Other real estate economists disagreed with the severity of the report in regard to San Francisco. While they anticipate rents to grow more slowly in San Francisco, they do not expect them to fall sharply, barring a national downturn.

“Rental growth may be slowing, but our sense is vacancy is not necessarily going up,” said Colin Yasukochi, director of research and analysis at CBRE’s San Francisco office. “We don’t see a material change.”

San Francisco’s job growth and office market has been highly dependent on the tech sector, but Yasukochi notes that the industry encompasses many services including finance, professional services and healthcare. The sector is more stable compared to the dot-com crash in the early 2000s, he said.

Cushman & Wakefield also sees a weakening in the office market, but no reason to panic.

“We are forecasting a slowdown but not a recession due to a combination of the general ebb and flow of job growth along with an increase in new office product deliveries across the 2015 through 2018 period,” said Robert Sammons, regional research director at Cushman & Wakefield in San Francisco.

San Francisco’s Class A rents were $64.33 per square foot and the vacancy was 6.7 percent in the fourth quarter, among the strongest in the country, according to Cushman & Wakefield. Rents are expected to rise to in the next three years to $75.49 per square foot at the end of 2017, before dipping to $74.66 in 2018. However, the vacancy rate is also projected to rise to 9.8 percent in 2018, said Cushman & Wakefield.

“Of course, many people remember the dot-com meltdown of 2000 to 2001, but it really is a different economy today,” said Sammons. “That’s not to discount the fact that there could likely be some contraction but I don’t see any serious downturn on the horizon – barring a global meltdown.”

PwC also said that multifamily construction in San Francisco will outpace demand, leading to slowing rental growth in 2015 through 2018.

“While we are anticipating rental growth, it’s not at the same strong levels it has over the past few years,” said Pillars of PwC.

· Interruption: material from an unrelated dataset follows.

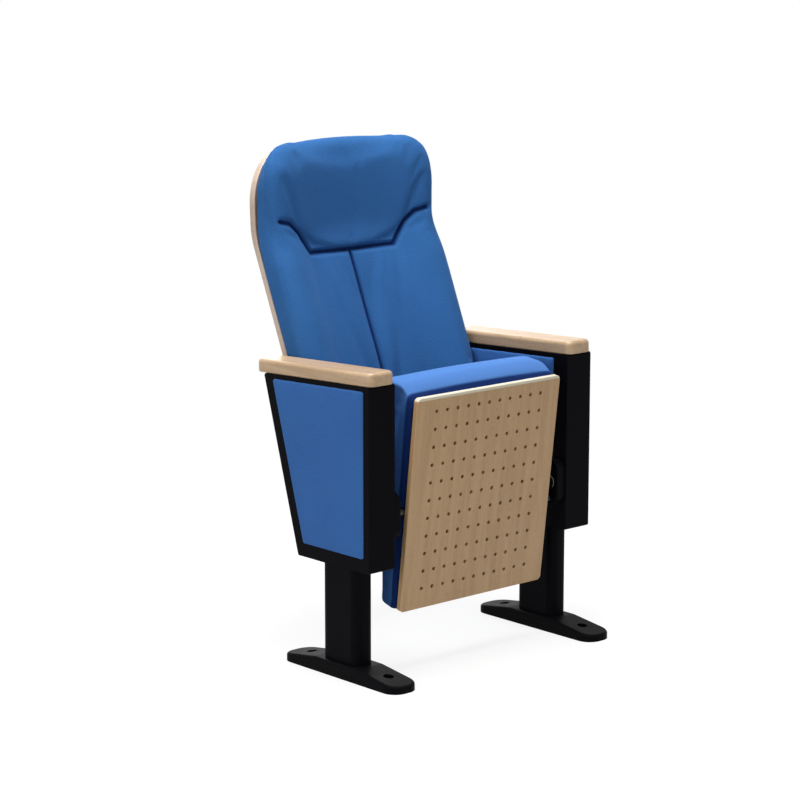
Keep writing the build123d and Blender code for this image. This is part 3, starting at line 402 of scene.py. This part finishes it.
# %% Materials: beech, plywood and blackened board
UPRIGHT = (90, 0, 0)  # lays the fibres along Z
SHELL_SCALE = (1, 0.06, 1)  # hardly any change through the shell's thickness
EDGE_HIGHLIGHT_END = -240 * MM  # where the painted highlight ends on the level seat, whose board starts at -246 mm

beech = make_wood("varnished beech", (0.54, 0.375, 0.222), (0.45, 0.300, 0.170))
shell_plywood = make_wood(
    "varnished shell plywood",
    (0.62, 0.49, 0.40),
    (0.52, 0.40, 0.31),
    UPRIGHT,
    scale=SHELL_SCALE,
)
board_plywood = make_wood(
    "varnished board plywood",
    (0.555, 0.345, 0.160),
    (0.475, 0.288, 0.125),
    (TIP_TURN, 0, 0),
    tuple(seat_place),
    edge_highlight=EDGE_HIGHLIGHT_END,
)
# The boards behind the pads and the back cushion are near black as painted shade, so that their edges show
# as dark gaps between cloth and frame
fibreboard = make_wood("fibreboard darkened as painted shade", (0.020, 0.019, 0.018), (0.014, 0.013, 0.012))
shade_dark_liner = make_wood("blackened plywood", (0.018, 0.018, 0.022), (0.010, 0.010, 0.013), UPRIGHT)
print("woods:", beech.name, shell_plywood.name, board_plywood.name)

# %% [markdown]
# ## Painted and bare metal, plastic, rubber
# Powder coat is not smooth: it dries with a fine orange-peel skin, gets a little glossier
# where hands and shoes polish it, and holds specks of dust. It could be one even black, but
# then the standards would look like card. The same group serves the sheet steel, the cast
# feet, the bare steel and the plastics, with other grain sizes.


# %% Group: worn paint
SKIN_DETAIL = 2.0
PATCHES = {"Scale": 14.0, "Detail": 5.0, "Roughness": 0.6}
DUST_NOISE = {"Scale": 230.0, "Detail": 3.0}
DUST_SPECKS = (0.55, 0.85)  # limits in the noise


def make_paint_group():
    group, start, end = new_group(
        "Worn paint",
        [
            ("Vector", "NodeSocketVector", None),
            ("Grain per metre", "NodeSocketFloat", 700.0),
            ("Polish", "NodeSocketFloat", 0.2),
            ("Base roughness", "NodeSocketFloat", 0.4),
        ],
        [("Skin", "NodeSocketFloat"), ("Roughness", "NodeSocketFloat"), ("Dust", "NodeSocketFloat")],
    )
    vector = start.outputs["Vector"]
    skin = new_node(group, "ShaderNodeTexNoise", {"Detail": SKIN_DETAIL})
    group.links.new(vector, skin.inputs["Vector"])
    group.links.new(start.outputs["Grain per metre"], skin.inputs["Scale"])
    group.links.new(skin.outputs[0], end.inputs["Skin"])
    patches = maths(group, "SUBTRACT", noise(group, vector, **PATCHES), 0.5)
    spread = maths(group, "MULTIPLY", patches, start.outputs["Polish"])
    rough = maths(group, "ADD", start.outputs["Base roughness"], spread)
    group.links.new(rough, end.inputs["Roughness"])
    specks = smooth_step(group, noise(group, vector, **DUST_NOISE), *DUST_SPECKS)
    group.links.new(specks, end.inputs["Dust"])
    return group


paint_group = make_paint_group()
print("group:", paint_group.name)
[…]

San Francisco rents hit a record high in January to a median of $3,410, according to residential listings firm Zumper, with rents surging 13.5 percent in 2014. But rents in pricey neighborhoods including Russian Hill, the Marina and Nob Hill have dropped slightly this year.

“We’ve certainly seen some reductions in the growth rate here in San Francisco,” said Brian Coyne, head of sales at San Francisco-based Zumper. “We have $3,000 studios in the market now. That can’t continue on forever.”

But Coyne thinks that the city’s new market-rate housing development will be absorbed by demand, keeping rents high, despite the thousands of units under construction.

“That’s still not enough to keep up with the current influx of jobs,” he said.